### Given instruction
Check each line of the material below, and copy it if it holds the string "Identity".

### Dataset content

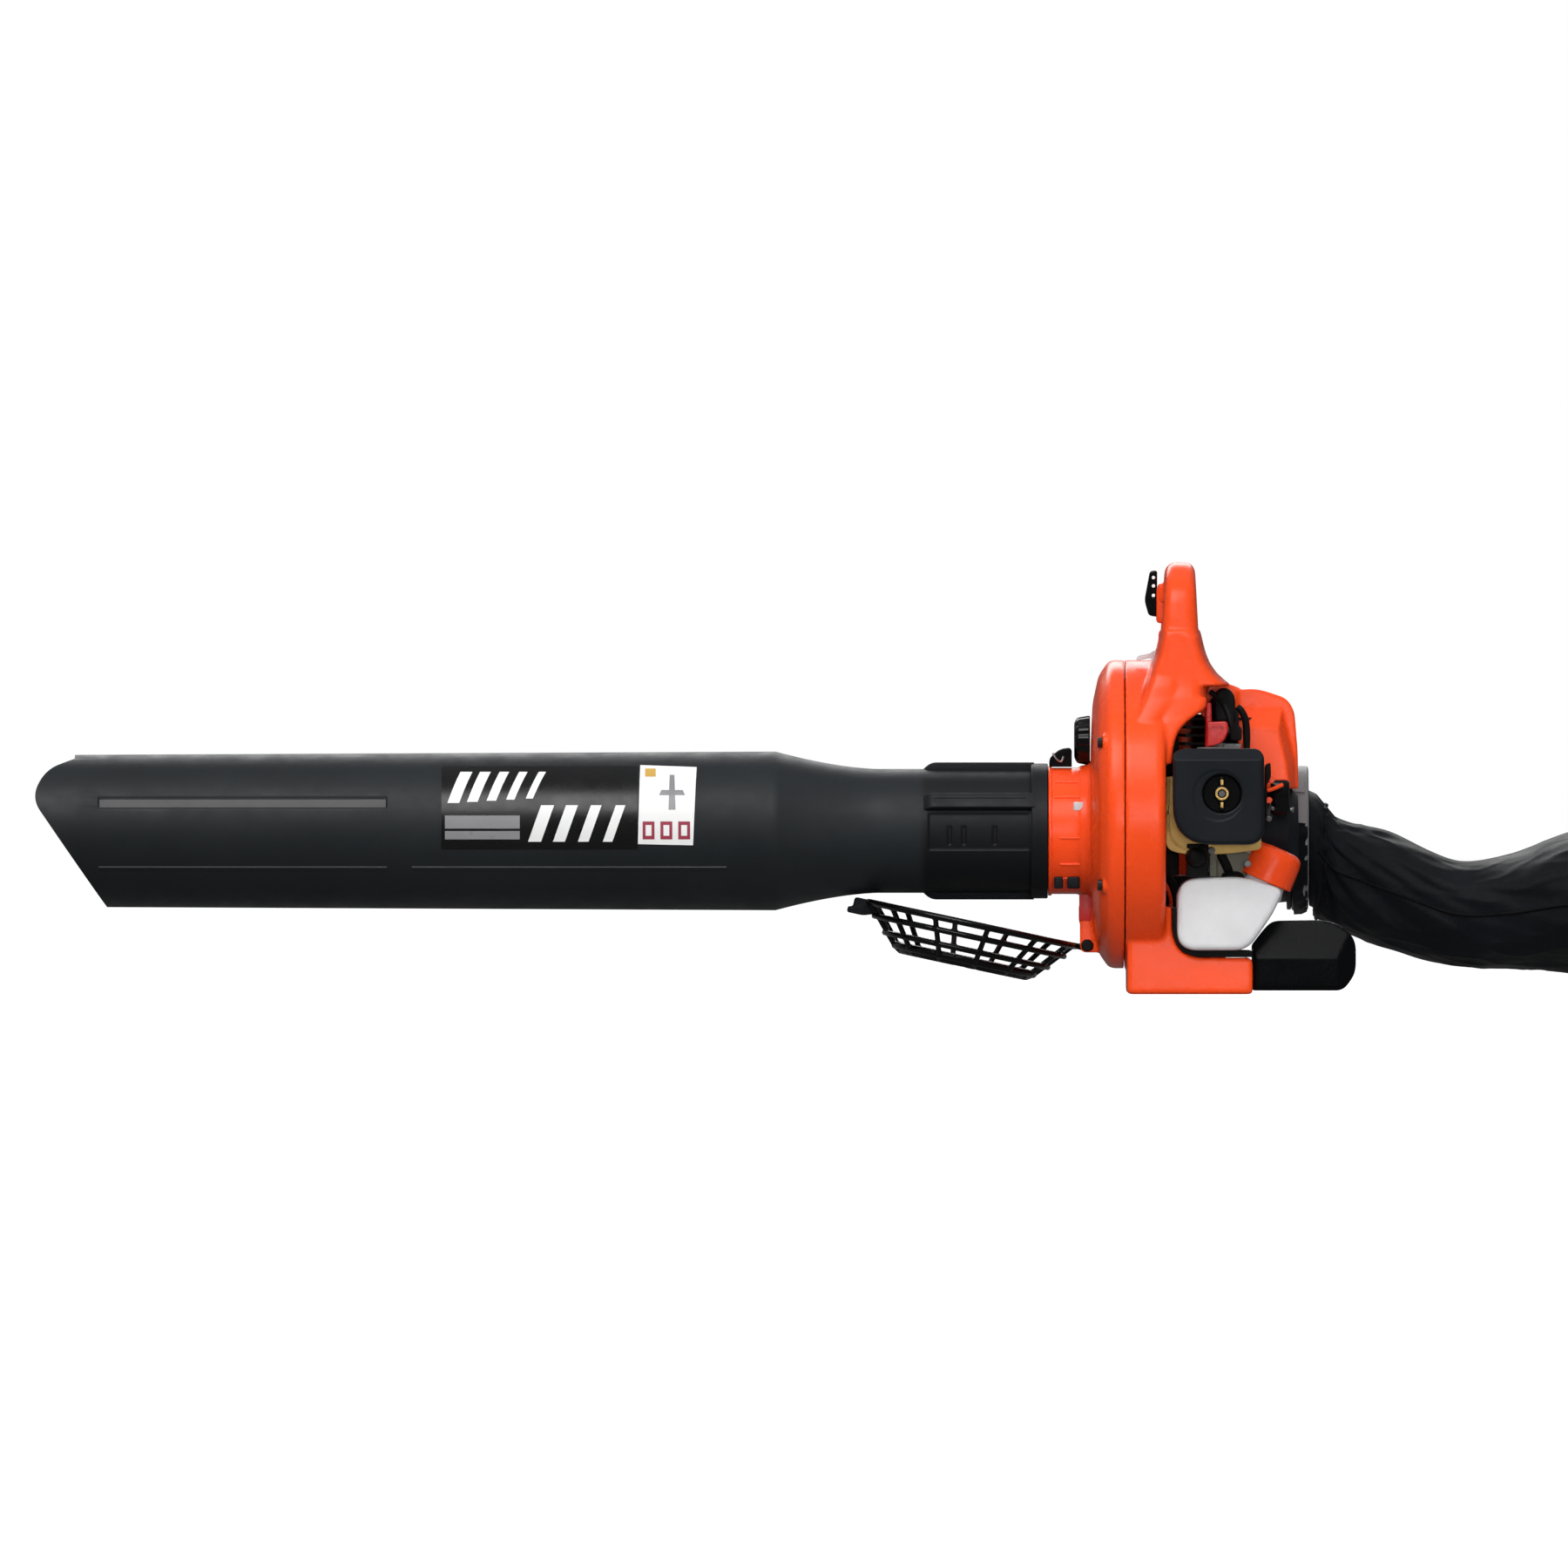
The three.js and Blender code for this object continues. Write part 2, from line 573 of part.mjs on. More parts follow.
function ignition() {
  const tilted = group(machine, [PLUG.x, PLUG.y, PLUG.z], [PLUG.tilt, 0, 0]);
  const plugProfile = [[12.5, 5], [20.2, 5], [20.2, 9.5], [27, 9.5], [27, 5], [42, 4.5]];
  add(tilted, "spark_plug", turned("z", plugProfile, [0, 0, 0], 12), "ceramic");
  const boot = cut(
    turned("z", [[28, 9], [34, 10.5], [48, 11], [54, 8]], [0, 0, 0], 12),
    bar("z", 5.3, 27, 42.5, [0, 0, 0], 10),
  );
  add(tilted, "spark_plug_boot", boot, "rubber");
  const lead = [[36, -50, 243], [43, -50, 240], [47.5, -48, 228], [48, -47, 205], [46, -49, 175],
    [30, -50, 146], [10, -50, 138], [3.5, -50, 137.5]];
  add(machine, "ignition_lead", hose(lead, 3, 20), "rubber");
  const coil = join(box(-11, -1, -43, -34.8, 127, 148), box(-13, 1, -58, -41, 128, 147));
  add(machine, "ignition_coil", coil, "copper");
}

function intake() {
  const port = (y0, y1) => bar("y", 8, y0, y1, [CYL_X, 0, 191], 12);
  add(machine, "insulator_block", cut(box(9, 39, -55, -38 - GAP, 178, 204), port(-60, -30)), "copper");
  add(machine, "carburetor", cut(box(6, 42, -88, -55 - GAP, 174, 208), port(-95, -50)), "alloy");
  const lever = join(
    bar("z", 6, 208 + GAP, 211.5, [CYL_X, -66, 0], 10),
    box(CYL_X, CYL_X + 19, -69, -63, 208 + GAP, 211),
  );
  add(machine, "throttle_shaft_lever", lever, "steel");
  const sheet = [[-14.6, 112, 14], [-14.6, 204, 3], [60, 204, 3], [60, 122, 4], [30, 112, 6]];
  const plate = cut(
    pushed("y", sheet, -91, -88 - GAP),
    port(-95, -80),
  );
  add(machine, "intake_plate", plate, "tan");
  const choke = join(
    bar("y", 6, -94, -91 - GAP, [2, 0, 194], 10),
    pushed("y", [[2, 190], [2, 198], [-9, 203, 3], [-14, 199, 3], [-12, 194, 3]], -94, -91 - GAP),
  );
  add(machine, "choke_lever", choke, "satin");
  const bulb = turned("y", [[-100, 3], [-99, 6], [-96, 8], [-91 - GAP, 9]], [5, 0, 115.5], 12);
  add(machine, "primer_bulb", bulb, "clear");
}

// The knob's place on the air cleaner's face.
const KNOB = { x: 26.5, z: 169 };

function airCleaner() {
  const face = (inset) => [[-14.6 + inset, 126 + inset, 22], [-14.6 + inset, 207 - inset, 7],
    [62 - inset, 207 - inset, 7], [62 - inset, 126 + inset, 11]];
  const at = [KNOB.x, 0, KNOB.z];
  const shell = cut(
    pushed("y", face(0), -130, -95, 5, [], 2),
    cut(pushed("y", face(2.5), -127.5, -90, 3), bar("y", 21.5, -130, -113.5, at, 20)),
    bar("y", 19, -135, -115.7, at, 20),
    bar("y", 3.4, -120, -110, at, 10),
  );
  add(machine, "air_cleaner_cover", shell, "satin");
  const foam = cut(
    pushed("y", face(4), -125, -95.5),
    bar("y", 23, -130, -111, at, 16),
    bar("y", 4, -112, -90, at, 10),
  );
  add(machine, "air_filter_element", foam, "foam");
  const knob = join(
    bar("y", 15.5, -119.5, -116, at, 18),
    bar("y", 6.5, -127, -119, at, 12),
    box(KNOB.x - 2.2, KNOB.x + 2.2, -126, -119, KNOB.z - 15, KNOB.z + 15),
    bar("y", 3, -117, -97, at, 10),
  );
  add(machine, "cover_knob", knob, "gloss");
}

function fuelSystem() {
  const wall = 2.5;
  const body = (w) => [[-11 + w, 37 + w, 15], [-11 + w, 98 - w, 18], [45, 99 - w, 4],
    [79 - 1.4 * w, 88.5 - 0.6 * w, 5], [61 - 1.2 * w, 55, 4], [48 - w, 37 + w, 6]];
  const neckAt = new THREE.Matrix4()
    .makeRotationY(THREE.MathUtils.degToRad(CAP.tilt))
    .setPosition(CAP.x, CAP.y, CAP.z);
  const neck = moved(bar("z", 17, -6, 12, [0, 0, 0], 20), neckAt);
  const neckBore = moved(bar("z", 13.5, -20, 13, [0, 0, 0], 16), neckAt);
  const tank = cut(
    join(pushed("y", body(0), -88, 15, 6, [], 2), neck),
    pushed("y", body(wall), -88 + wall, 15 - wall, 5),
    neckBore,
  );
  add(machine, "fuel_tank", tank, "tank");
  const tilted = group(machine, [CAP.x, CAP.y, CAP.z], [0, CAP.tilt, 0]);
  const cap = cut(
    turned("z", [[3.5, CAP.r], [20, CAP.r - 0.5], [25, CAP.r - 3], [27, CAP.r - 8]], [0, 0, 0], 20),
    bar("z", 17 + 2 * GAP, 3, 13, [0, 0, 0], 20),
  );
  add(tilted, "fuel_cap", cap, "orange");
  const feed = [[20, -76, 173.5], [21, -78, 150], [26, -74, 128], [33, -60, 112], [34, -52, 103.5]];
  add(machine, "fuel_hose", hose(feed, 3.2, 12), "rubber");
  add(machine, "tank_cushion", box(6, 44, -66, 8, STAND.topZ + GAP, 37 - GAP), "rubber");
}

function exhaust() {
  const body = pushed("y", [[4, 174], [4, 226], [60, 226], [60, 174]], 40.9 + GAP, 92, 4);
  add(machine, "muffler", join(body, bar("y", 7, 90, 97, [34, 0, 198], 12)), "steel");
}

function engineCover() {
  const tall = (w) => [[41, 173 - w], [41, 257 - w], [58, 257.5 - w, 4], [82 - w, 249.5 - w, 5],
    [88.5 - w, 240, 5], [92 - w, 200], [92 - w, 173 - w]];
  const low = (w) => [[-11 + w, 173 - w], [-11 + w, 228, 4], [-4, 236 - w, 4], [50, 236 - w], [50, 173 - w]];
  const outside = join(pushed("y", tall(0), -40, 104, 5), pushed("y", low(0), 38, 104, 5));
  const inside = join(
    pushed("y", tall(2.5), -37.5, 101.5, 4),
    box(35, 60, -36, 37.5, 160, 237),
    box(35, 60, 37, 101, 160, 233),
    pushed("y", low(2.5), 40.5, 101.5, 4),
    box(-8, 60, 41, 99, 160, 180),
    box(30, 89, -37, 99, 160, 180),
  );
  const openings = join(box(20, 48, 98, 108, 186, 212), box(8, 40, 37, 42, 160, 203));
  add(machine, "engine_cover", cut(outside, inside, openings), "orange");
}

// ---------------------------------------------------------------- recoil starter

function starter() {
  const around = [0, 0, AXIS_Z];
  const housing = join(
    turned("x", [[46 + GAP, 37], [86, 37], [92, 31]], around, 28),
    box(70, 82, -42, -18, ROPE.z - 6.5, ROPE.z + 6.5),
  );
  const hollow = cut(
    turned("x", [[45, 34.5], [85, 34.5], [89, 30]], around, 28),
    bar("x", 7.6, 67, 90, around, 14),
  );
  const eyelet = bar("y", 2.2, -50, 5, [ROPE.x, 0, ROPE.z], 10);
  add(machine, "starter_housing", cut(housing, hollow, eyelet), "satin");
  const reel = cut(
    turned("x", [[70, 30], [72, 30], [72, 26], [80, 26], [80, 30], [82, 30]], around, 24),
    bar("x", 8, 69, 83, around, 14),
  );
  add(machine, "starter_reel", reel, "satin");
  add(machine, "recoil_spring", ring("x", 25, 12, 83, 87, around, 16), "steel");
  add(machine, "starter_rope", bar("y", 1.4, -42 - 2 * GAP, 4, [ROPE.x, 0, ROPE.z], 8), "fabric");
  const grip = pushed(
    "x",
    [[-43, -6], [-43, 6], [-50, 8], [-53, 15, 4], [-63, 15, 4], [-66, 0, 6], [-63, -15, 4], [-53, -15, 4],
      [-50, -8]].map(([y, z, round]) => [y, ROPE.z + z, round]),
    ROPE.x - 8, ROPE.x + 8, 3,
  );
  add(machine, "starter_grip", grip, "gloss");
}

// ---------------------------------------------------------------- controls on the handle

function controls() {
  const blade = cut(
    pushed(
      "x",
      [[65, 342, 2], [58, 344], [28, 343.5, 2], [23.5, 338, 2], [25, 327, 4], [34, 320, 5], [46, 317, 5],
        [57, 321, 4], [64, 331, 4]],
      HANDLE.x0 + 6, HANDLE.x1 - 6, 1.5,
    ),
    bar("x", 2.3, -30, 20, [0, 59, 337], 10),
  );
  add(machine, "throttle_trigger", blade, "gloss");
  add(machine, "trigger_pin", bar("x", 2, HANDLE.x0 + 2.5, HANDLE.x1 - 2.5, [0, 59, 337], 10), "steel");
  const lever = pushed(
    "y",
    [[-27 - GAP, 318], [-27 - GAP, 357], [-33, 357, 2], [-38, 331, 3], [-34, 319, 3]],
    -46, -24, 2,
  );
  add(machine, "control_lever", lever, "gloss");
  const cable = [[17, -60, 255], [24, -61, 249], [31, -66, 240], [35, -69, 227], [36, -66, 215]];
  add(machine, "throttle_cable", hose(cable, 2.3, 14), "rubber");
}

// ---------------------------------------------------------------- elbow and bag

const circle = (count, place) =>
  Array.from({ length: count }, (_, i) => place((2 * Math.PI * i) / count));

function outletElbow() {
  const path = new THREE.CubicBezierCurve3(
    new THREE.Vector3(DUCT.x, 132, DUCT.z),
    new THREE.Vector3(DUCT.x, 192, DUCT.z),
    new THREE.Vector3(-5, OUTLET.y, OUTLET.z),
    new THREE.Vector3(OUTLET.x - 3, OUTLET.y, OUTLET.z),
  );
  const steps = 10;
  const skin = (inset) => {
    const rings = [];
    for (let i = 0; i <= steps; i++) {
      const share = i / steps;
      const radius = 40.5 + (OUTLET.boreR - 42.5) * Math.min(1, Math.max(0, share - 0.12) / 0.75) - inset;
      const centre = path.getPoint(share);
      const along = path.getTangent(share);
      if (inset && (i === 0 || i === steps)) centre.addScaledVector(along, i ? 2 : -2);
      const up = Z.clone().addScaledVector(along, -Z.dot(along)).normalize();
      const side = along.clone().cross(up);
      rings.push(
        circle(18, (a) =>
          centre
            .clone()
            .addScaledVector(side, radius * Math.cos(a))
            .addScaledVector(up, radius * Math.sin(a)),
        ),
      );
    }
    return lofted(rings);
  };
  add(machine, "outlet_elbow", cut(skin(0), skin(2.6)), "tubeBlack");
  const centre = [0, OUTLET.y, OUTLET.z];
  add(machine, "bag_ring", ring("x", OUTLET.r, OUTLET.boreR, OUTLET.x - 15, OUTLET.x, centre, 28), "grey");
}

// The bag's cross-sections: [x, lowest z, highest z, half width].
const BAG = [
  [103.3, 71, 175, 54], [143, 54, 158, 56], [176, 42, 150, 60], [231, 28, 126, 70], [276, 25, 130, 92],
  [325, 21, 149, 126], [400, 6, 172, 164], [480, 0, 184, 186], [560, 0, 182, 192], [635, 0, 160, 184],
  [695, 0, 122, 168], [732, 4, 74, 156], [750, 18, 40, 148],
];

function bag() {
  const skin = (w) =>
    lofted(
      BAG.map(([x, low, high, half], i) => {
        const place = w && (i === 0 || i === BAG.length - 1) ? x - 3 : x;
        const [centre, rise] = [(low + high) / 2, (high - low) / 2 - w];
        const power = 0.72 + 0.28 * Math.max(0, 1 - i / 3); // round at the neck, squarer along the body
        const bend = (value) => Math.sign(value) * Math.abs(value) ** power;
        return circle(20, (a) => {
          const y = OUTLET.y + (half - w) * bend(Math.cos(a));
          return new THREE.Vector3(place, y, centre + rise * bend(Math.sin(a)));
        });
      }),
    );
  add(machine, "collection_bag", cut(skin(0), skin(1.6)), "fabric");
  const slider = join(box(751, 757, 316, 326, 24, 34), box(753, 755, 303, 318, 21, 29));
  add(machine, "zipper_slider", slider, "steel");
}

suctionTube();
fanCase();
lowerHandle();
grille();
tubeLock();
rotor();
crankcase();
cylinder();
runningGear();
ignition();
intake();
airCleaner();
fuelSystem();
exhaust();
engineCover();
starter();
controls();
outletElbow();
bag();

export default machine;
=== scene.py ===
import json
import math

import bmesh
import bpy
import numpy as np
from mathutils import Matrix, Vector, noise


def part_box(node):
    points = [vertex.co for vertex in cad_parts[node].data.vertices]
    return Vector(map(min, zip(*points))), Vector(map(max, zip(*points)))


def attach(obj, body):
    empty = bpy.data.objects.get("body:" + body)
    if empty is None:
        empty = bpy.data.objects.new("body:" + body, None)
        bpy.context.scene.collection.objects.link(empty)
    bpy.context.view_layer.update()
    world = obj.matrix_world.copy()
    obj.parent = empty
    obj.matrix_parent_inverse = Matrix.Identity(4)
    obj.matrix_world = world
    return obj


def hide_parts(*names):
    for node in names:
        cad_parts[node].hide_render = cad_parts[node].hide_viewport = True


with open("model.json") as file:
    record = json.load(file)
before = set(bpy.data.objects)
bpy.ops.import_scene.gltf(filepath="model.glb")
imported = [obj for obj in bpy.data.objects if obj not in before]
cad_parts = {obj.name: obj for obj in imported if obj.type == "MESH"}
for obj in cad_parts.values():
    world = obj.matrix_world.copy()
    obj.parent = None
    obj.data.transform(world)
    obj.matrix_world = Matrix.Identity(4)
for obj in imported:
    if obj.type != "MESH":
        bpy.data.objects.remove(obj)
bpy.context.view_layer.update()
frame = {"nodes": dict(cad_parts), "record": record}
MM = 0.001


def box_mm(node):
    """A CAD node's lowest and highest corner, in millimetres."""
    low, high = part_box(node)
    return Vector(low) / MM, Vector(high) / MM


# ---------------------------------------------------------------- materials

def material(name, color, roughness, metallic=0.0, specular=0.5, coat=0.0, sheen=0.0, subsurface=0.0):
    made = bpy.data.materials.new(name)
    made.use_nodes = True
    shader = made.node_tree.nodes["Principled BSDF"]
    shader.inputs["Base Color"].default_value = (*color, 1)
    shader.inputs["Roughness"].default_value = roughness
    shader.inputs["Metallic"].default_value = metallic
    shader.inputs["Specular IOR Level"].default_value = specular
    shader.inputs["Coat Weight"].default_value = coat
    shader.inputs["Coat Roughness"].default_value = 0.15
    shader.inputs["Sheen Weight"].default_value = sheen
    shader.inputs["Sheen Roughness"].default_value = 0.4
    shader.inputs["Subsurface Weight"].default_value = subsurface
    shader.inputs["Subsurface Radius"].default_value = (0.006, 0.006, 0.005)
    return made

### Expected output
    obj.matrix_parent_inverse = Matrix.Identity(4)
    obj.matrix_world = Matrix.Identity(4)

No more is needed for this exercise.